Pour autant, nous ne pouvons-nous passer de médiations terrestres. Jésus y fait allusion. Quand il affirme que tout disciple accompli sera comme son maître, il indique bien que ceux qui se mettent vraiment à sa suite seront capables, eux aussi, d’accompagner à leur tour. Mais cela demande une première qualité essentielle : la capacité à se laisser former par le Christ, en toute circonstance de la vie ; adopter une attitude qui consiste à vivre chaque moment comme un lieu de formation par Dieu… Ce que l’on appelle en latin la docibilitas, que l’on pourrait traduire en français par le néologisme de « docibilité ». Laissons-nous former par Dieu, le seul vrai maître, en cultivant cette vertu de docibilitas !
Mais pour faire grandir cette vertu, une seconde est nécessaire. Celle qui est primordiale pour la vie chrétienne, pour la vie humaine de manière générale, à laquelle tous les saints ne cessent de nous exhorter. L’humilité. Sans elle, nous risquons d’être cet homme, cette femme, qui veut enlever la paille de l’œil de son voisin sans voir la poutre qui est dans le sien. Il n’y a pas de méchanceté dans cette volonté d’enlever la paille de l’œil de son voisin, l’intention est sans doute très charitable. Mais nous courons toujours le risque de demander la perfection aux autres sans mesurer notre propre condition imparfaite. Nous pouvons être exigeant sans réaliser que nous n’avons pas la même exigence vis-à-vis de nous-même. Nous pouvons nous ériger comme guide d’un aveugle, sans avoir réalisé que notre cécité était bien plus profonde. Et Jésus, ici, dénonce à la fois le ridicule de cette situation, mais aussi le danger. Danger de tomber dans un trou, danger de faire plus de mal que de bien à l’œil du voisin, à cause de notre poutre.
Pour échapper à ce danger, il nous invite donc à l’humilité. Celle qui nous permet de nous reconnaître aveugle, qui nous pousse à demander l’aide de Dieu, qui nous ouvre à sa grâce, à son action réparatrice. Humilité et docibilité vont de pair : pour nous laisser former par Jésus, il nous faut accepter son aide, son éclairage, lui qui est la lumière du monde.

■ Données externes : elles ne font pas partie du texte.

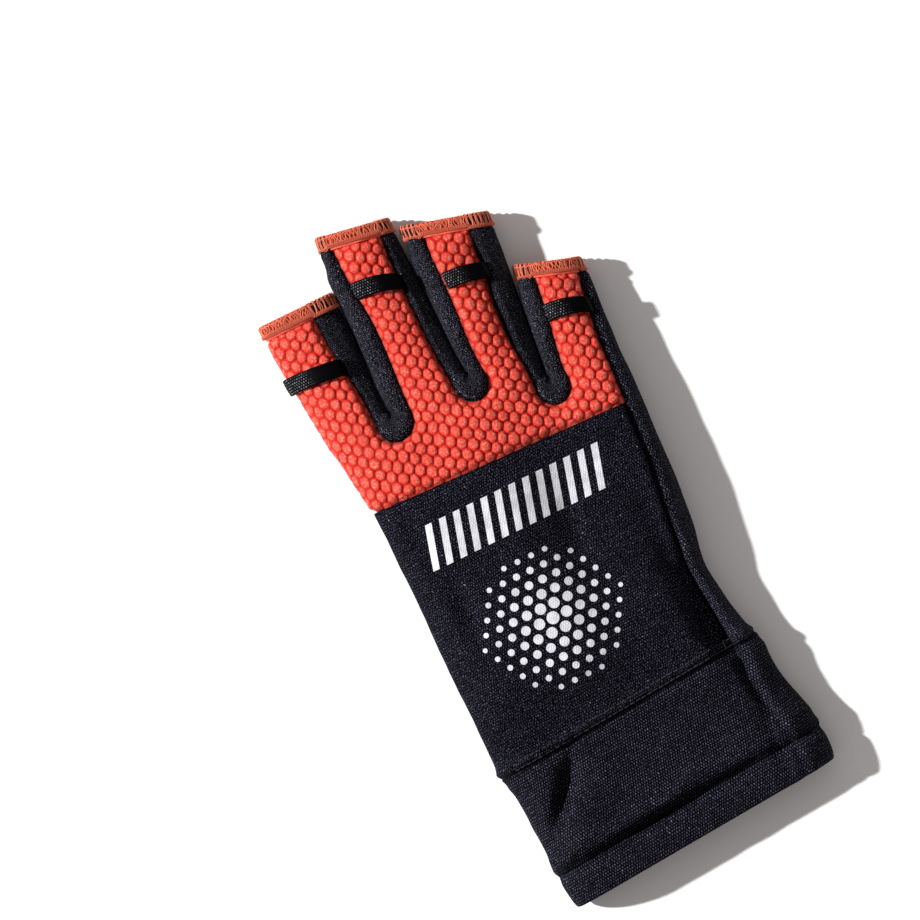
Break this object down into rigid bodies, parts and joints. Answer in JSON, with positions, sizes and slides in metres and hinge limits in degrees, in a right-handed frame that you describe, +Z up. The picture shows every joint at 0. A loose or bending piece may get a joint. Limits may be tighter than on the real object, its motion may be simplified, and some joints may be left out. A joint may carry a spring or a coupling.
{
  "type": "fingerless running glove",
  "caption": "Fingerless running glove for the right hand, lying palm down, with a knit cuff, honeycomb knuckle panel, gussets between open finger stalls and elastic finger loops.",
  "frame": {"origin": "on the surface that the glove lies on, under the middle of its outline", "axes": "+Y from the cuff to the fingertips, +X from the thumb side to the little-finger side, +Z up from the palm to the back of the hand"},
  "size_m": [0.111, 0.2366, 0.023],
  "materials": {
    "black_knit": "matt knit with fine light specks",
    "coral_honeycomb": "matt honeycomb mesh",
    "coral_thread": "overlocked thread",
    "black_elastic": "braided elastic with a slight gloss"
  },
  "bodies": {
    "root": {"back_panel": "black_knit", "cuff": "black_knit", "cuff_hem": "black_knit", "palm_panel": "black_knit", "thumb_stall": "black_knit", "fourchette_index_middle": "black_knit", "fourchette_middle_ring": "black_knit", "fourchette_ring_pinky": "black_knit", "knuckle_panel": "coral_honeycomb", "tip_binding_index": "coral_thread", "tip_binding_middle": "coral_thread", "tip_binding_ring": "coral_thread", "tip_binding_pinky": "coral_thread", "tip_binding_thumb": "coral_thread", "finger_loop_index": "black_elastic", "finger_loop_middle": "black_elastic", "finger_loop_ring": "black_elastic", "finger_loop_pinky": "black_elastic"}
  },
  "joints": []
}
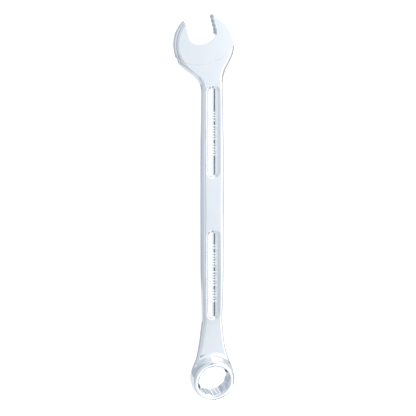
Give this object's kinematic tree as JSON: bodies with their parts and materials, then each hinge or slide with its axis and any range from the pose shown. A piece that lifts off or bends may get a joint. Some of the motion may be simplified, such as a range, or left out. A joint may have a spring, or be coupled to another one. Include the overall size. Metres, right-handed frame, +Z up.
{
  "type": "combination wrench",
  "caption": "One-piece chrome combination wrench: an open end turned to one side, a straight channelled shank and a tilted twelve-point box end.",
  "frame": {"origin": "under the middle of the wrench's footprint, on the surface that it lies on", "axes": "+Y along the shank towards the open end, +Z up out of the face with the raised box end rim, +X to the right"},
  "size_m": [0.0402, 0.2506, 0.0181],
  "materials": {
    "satin_chrome": "bright satin chrome plate on forged steel"
  },
  "bodies": {
    "root": {"open_end": "satin_chrome", "shank": "satin_chrome", "box_end": "satin_chrome"}
  },
  "joints": []
}
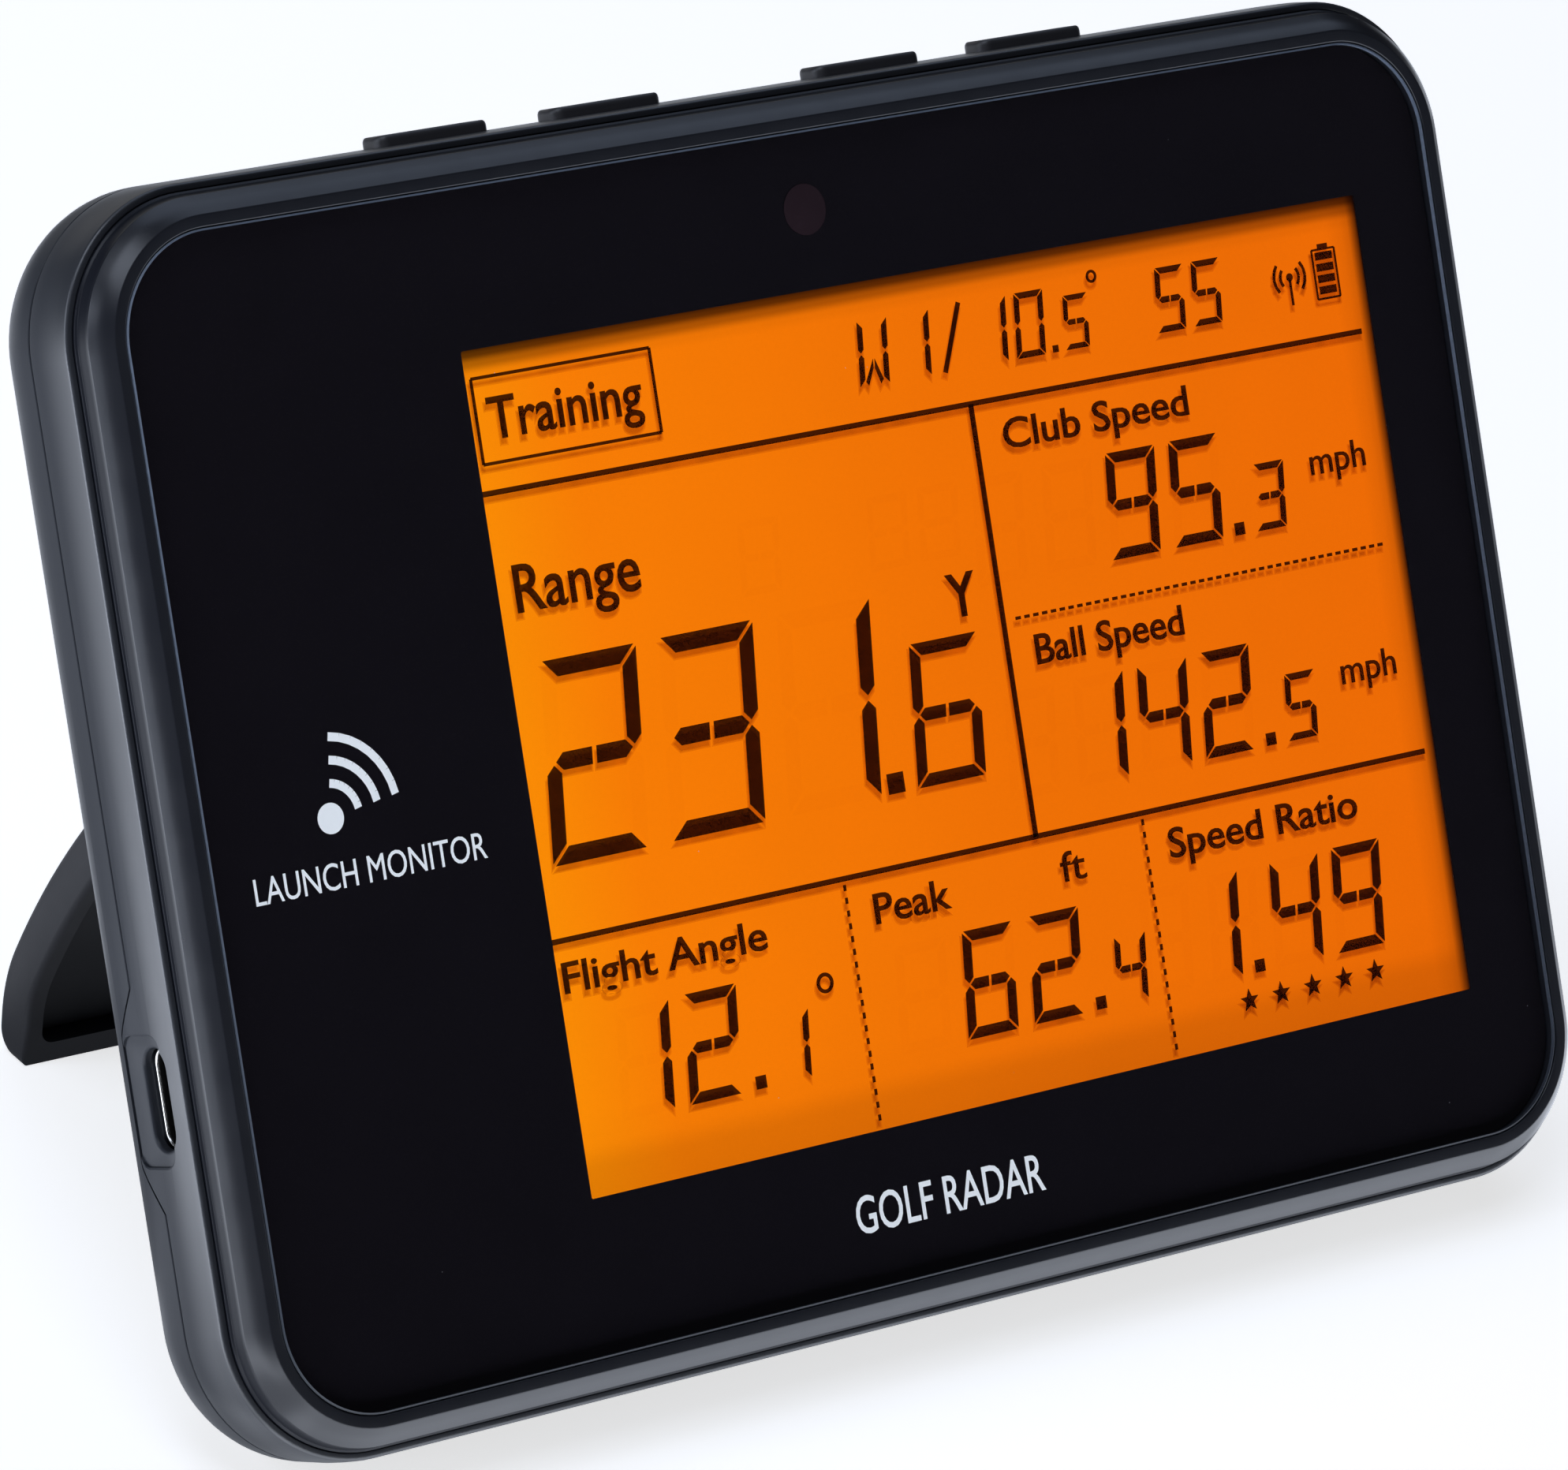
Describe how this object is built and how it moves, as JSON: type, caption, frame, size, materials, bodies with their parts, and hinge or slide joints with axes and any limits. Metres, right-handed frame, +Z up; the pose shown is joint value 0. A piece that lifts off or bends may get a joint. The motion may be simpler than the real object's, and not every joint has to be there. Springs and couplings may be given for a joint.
{
  "type": "golf launch monitor",
  "caption": "Tablet-shaped golf launch monitor with a lit display, top buttons, a side charging port and a fold-out kickstand.",
  "frame": {"origin": "centre of the bounding box's bottom, on the table plane the body's rear edge and the stand's sole rest on", "axes": "+X to the right seen from the display side, -Y towards the viewer, +Z up; the display leans back 29 degrees"},
  "size_m": [0.1528, 0.0794, 0.1011],
  "materials": {
    "front_glass": "high gloss black, back-printed acrylic",
    "bezel_plastic": "satin slate grey, smooth",
    "body_plastic": "satin dark grey, fine spark texture",
    "stand_plastic": "matt dark grey moulding",
    "button_rubber": "matt black",
    "lcd_glass": "orange lit liquid-crystal display",
    "light_guide": "clear moulded acrylic",
    "white_plastic": "white reflector-grade moulding",
    "circuit_board": "green solder mask",
    "radar_laminate": "woven microwave laminate",
    "chip_package": "black moulded resin",
    "shield_steel": "tinned sheet",
    "port_steel": "bright drawn shell",
    "screw_steel": "black oxide",
    "battery_wrap": "heat-shrunk film",
    "foam": "closed-cell foam",
    "adhesive": "black double-sided tape",
    "flex_film": "amber polyimide film",
    "wire_red": "red insulation",
    "wire_black": "black insulation",
    "speaker_cone": "pressed fibre",
    "ir_resin": "infra-red pass resin"
  },
  "bodies": {
    "housing": {"backlight_strip": "white_plastic", "battery_lead_black": "wire_black", "battery_lead_red": "wire_red", "battery_pack": "battery_wrap", "battery_pad": "foam", "battery_socket": "white_plastic", "board_screw_1": "screw_steel", "board_screw_2": "screw_steel", "board_screw_3": "screw_steel", "board_screw_4": "screw_steel", "charger_chip": "chip_package", "detent_spring": "shield_steel", "display_window": "front_glass", "front_bezel": "bezel_plastic", "front_housing": "body_plastic", "ir_receiver": "ir_resin", "lcd_flex": "flex_film", "lcd_panel": "lcd_glass", "lcd_tray": "white_plastic", "light_guide": "light_guide", "main_board": "circuit_board", "memory_chip": "chip_package", "power_inductor": "chip_package", "pressure_sensor": "port_steel", "processor_chip": "chip_package", "radar_board": "radar_laminate", "radar_header": "chip_package", "radar_shield": "shield_steel", "radar_spacer_left": "white_plastic", "radar_spacer_right": "white_plastic", "rear_cover": "body_plastic", "rear_screw_1": "screw_steel", "rear_screw_2": "screw_steel", "rear_screw_3": "screw_steel", "rear_screw_4": "screw_steel", "speaker": "shield_steel", "speaker_cone": "speaker_cone", "speaker_gasket": "foam", "switch_far_left": "chip_package", "switch_far_right": "chip_package", "switch_left": "chip_package", "switch_right": "chip_package", "usb_shell": "port_steel", "usb_tongue": "chip_package", "window_adhesive": "adhesive", "wireless_module": "shield_steel"},
    "stand": {"kickstand": "stand_plastic", "hinge_pin_left": "shield_steel", "hinge_pin_right": "shield_steel"},
    "key_far_left": {"button_far_left": "button_rubber", "plunger_far_left": "white_plastic"},
    "key_left": {"button_left": "button_rubber", "plunger_left": "white_plastic"},
    "key_right": {"button_right": "button_rubber", "plunger_right": "white_plastic"},
    "key_far_right": {"button_far_right": "button_rubber", "plunger_far_right": "white_plastic"}
  },
  "joints": [
    {"name": "stand_fold", "type": "hinge", "parent": "housing", "child": "stand", "pos_m": [0, 0.00978, 0.05609], "axis": [-1, 0, 0], "range_deg": [0, 57.5]},
    {"name": "press_far_left", "type": "slide", "parent": "housing", "child": "key_far_left", "axis": [0, -0.4848, -0.8746], "range_m": [0, 0.0005], "stiffness_N_per_m": 800},
    {"name": "press_left", "type": "slide", "parent": "housing", "child": "key_left", "axis": [0, -0.4848, -0.8746], "range_m": [0, 0.0005], "stiffness_N_per_m": 800},
    {"name": "press_right", "type": "slide", "parent": "housing", "child": "key_right", "axis": [0, -0.4848, -0.8746], "range_m": [0, 0.0005], "stiffness_N_per_m": 800},
    {"name": "press_far_right", "type": "slide", "parent": "housing", "child": "key_far_right", "axis": [0, -0.4848, -0.8746], "range_m": [0, 0.0005], "stiffness_N_per_m": 800}
  ]
}
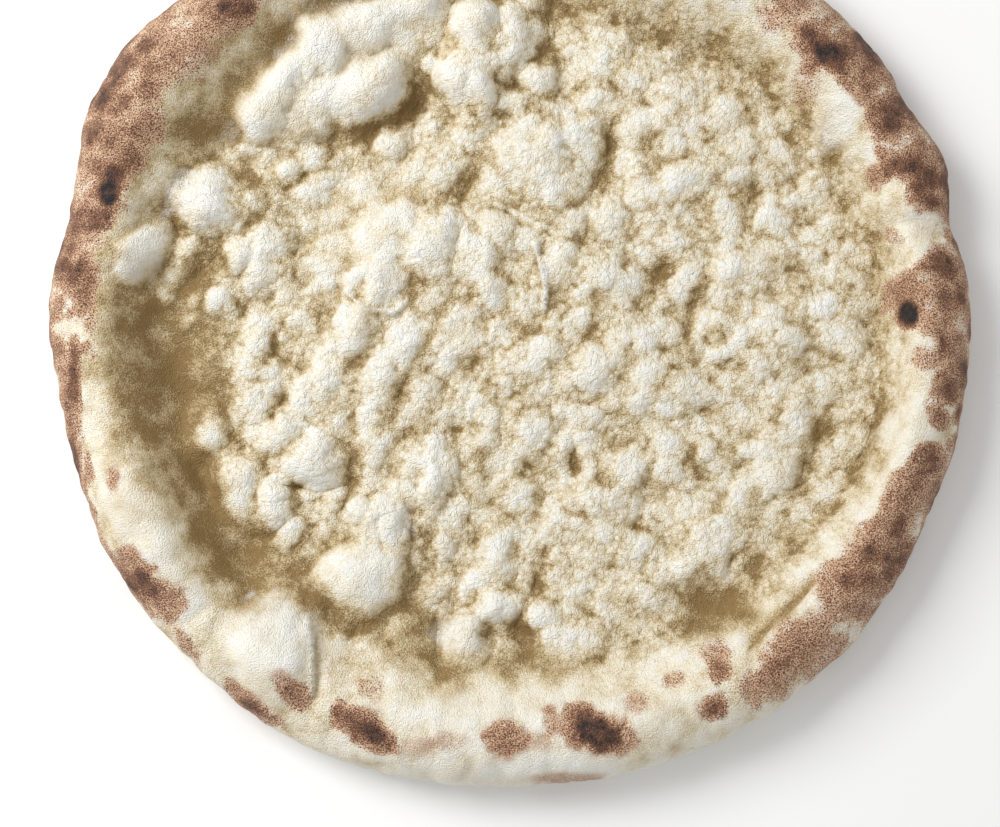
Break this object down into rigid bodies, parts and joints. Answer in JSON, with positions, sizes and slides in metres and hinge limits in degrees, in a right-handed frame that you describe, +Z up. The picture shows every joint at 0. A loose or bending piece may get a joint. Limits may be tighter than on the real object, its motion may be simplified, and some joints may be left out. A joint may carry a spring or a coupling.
{
  "type": "pizza base",
  "caption": "Round par-baked pizza base with a puffed, spotted crust around a thin, blistered bed of pale dough.",
  "frame": {"origin": "middle of the outline's box, on the flat underside", "axes": "+Z up out of the table, through the base's thickness; +Y away from the side of the crust nearest the viewer; +X to the viewer's right"},
  "size_m": [0.2896, 0.2902, 0.0257],
  "materials": {
    "dough": "matte, floury par-baked dough, cream in the bed and browned on the crust"
  },
  "bodies": {
    "root": {"pizza_base": "dough"}
  },
  "joints": []
}
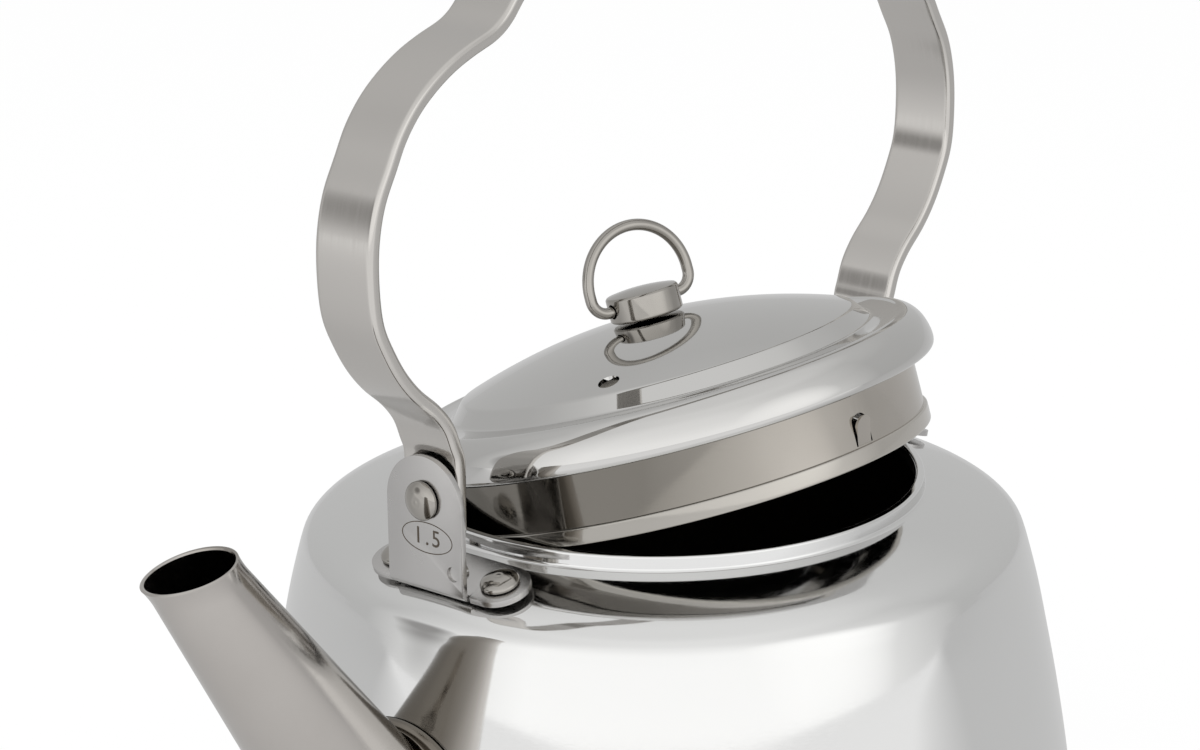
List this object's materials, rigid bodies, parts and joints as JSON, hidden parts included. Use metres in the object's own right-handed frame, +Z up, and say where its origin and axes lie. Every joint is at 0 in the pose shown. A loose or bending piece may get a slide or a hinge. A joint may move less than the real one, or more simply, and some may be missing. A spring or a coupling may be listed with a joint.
{
  "type": "kettle",
  "caption": "Stainless steel camping kettle with a tapered spout, a swinging bail handle and a loose plug lid whose knob carries a ring.",
  "frame": {"origin": "centre of the flat bottom, on the surface it stands on", "axes": "+Z up, -X towards the spout; the handle swings about an axis along X"},
  "size_m": [0.2059, 0.1552, 0.2092],
  "materials": {
    "polished_steel": "polished, with fine scratches and smudges",
    "satin_steel": "rolled and deburred, satin"
  },
  "bodies": {
    "kettle": {"body": "polished_steel", "basePan": "polished_steel", "spout": "polished_steel", "earFront": "satin_steel", "earBack": "satin_steel", "footRivetFront1": "polished_steel", "footRivetFront2": "polished_steel", "footRivetBack1": "polished_steel", "footRivetBack2": "polished_steel", "pivotRivetFront": "polished_steel", "pivotRivetBack": "polished_steel"},
    "handle": {"handle": "satin_steel"},
    "lid": {"lidCover": "polished_steel", "lidSkirt": "polished_steel", "knob": "polished_steel", "knobScrew": "polished_steel"},
    "ring": {"knobRing": "polished_steel"}
  },
  "joints": [
    {"name": "handleSwing", "type": "hinge", "parent": "kettle", "child": "handle", "pos_m": [0, 0, 0.1107], "axis": [1, 0, 0], "range_deg": [-95, 95]},
    {"name": "lidLift", "type": "slide", "parent": "kettle", "child": "lid", "axis": [0, 0, 1], "range_m": [0, 0.03]},
    {"name": "ringSwing", "type": "hinge", "parent": "lid", "child": "ring", "pos_m": [-0.00087, 0.00314, 0.13116], "axis": [0.9435, -0.3039, 0.1319], "range_deg": [-98, 98]}
  ]
}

Cela nous conduit à une troisième et dernière attitude : la juste distance vis-à-vis des personnes que nous côtoyons. Il s’agit de ne pas mettre la main sur l’autre, ne pas l’emprisonner, ne pas chercher à avoir du pouvoir sur lui. De la même manière que Dieu nous laisse libre, que Jésus laisse libre ses disciples de continuer à la suivre ou non. Il s’agit pour celui qui accompagne, celui qui veut aider son frère en toute bonne foi, de lui laisser toujours sa liberté. Lui laisser le droit de dire non. Le laisser aller à son rythme. Lui laisser un espace. Un exemple biblique l’illustre simplement : l’épisode de Philippe et l’eunuque, dans les Actes des apôtres. Un eunuque lit l’Ecriture de son côté. Philippe s’approche de lui, et lui demande s’il comprend sa lecture. L’eunuque répond : « et comment le pourrais-je, si personne ne me guide ? » Vous remarquerez que l’on retrouve ici le verbe guider : c’est l’une des rares exceptions dont je vous parlais tout à l’heure où ce verbe n’a pas Dieu pour sujet dans la Bible. L’eunuque invite alors Philippe à s’asseoir auprès de lui, et lui demande de lui expliquer la Parole. Quelques temps après, l’eunuque demande à Philippe de le baptiser, ce qu’il fait. Puis Philippe disparaît. Tout est dit ici : Philippe ne s’est pas imposé. Il rencontre l’eunuque, poussé par l’Esprit. Il répond à la demande de celui-ci, sans le forcer. Il se retire, il disparaît, le laissant libre de cheminer seul. C’est notre troisième élément : la juste distance, pour être des guides et non des gardes.
Docibilité, humilité, et juste distance – que l’on pourrait aussi appeler chasteté dans le sens profondément chrétien du terme, c’est-à-dire le refus d’utiliser l’autre, de se l’approprier. Un trio gagnant pour ne pas être l’un des deux aveugles de l’Evangile… Trio auquel s’ajoute un numéro complémentaire, qui enveloppe tout cela : la bonté. C’est elle qui doit habiter notre cœur et ainsi guider nos paroles et nos actes. Accueillons le Seigneur dans cette eucharistie, laissons-le nous irradier de sa bonté, pour que nous puissions la diffuser autour de nous. Amen.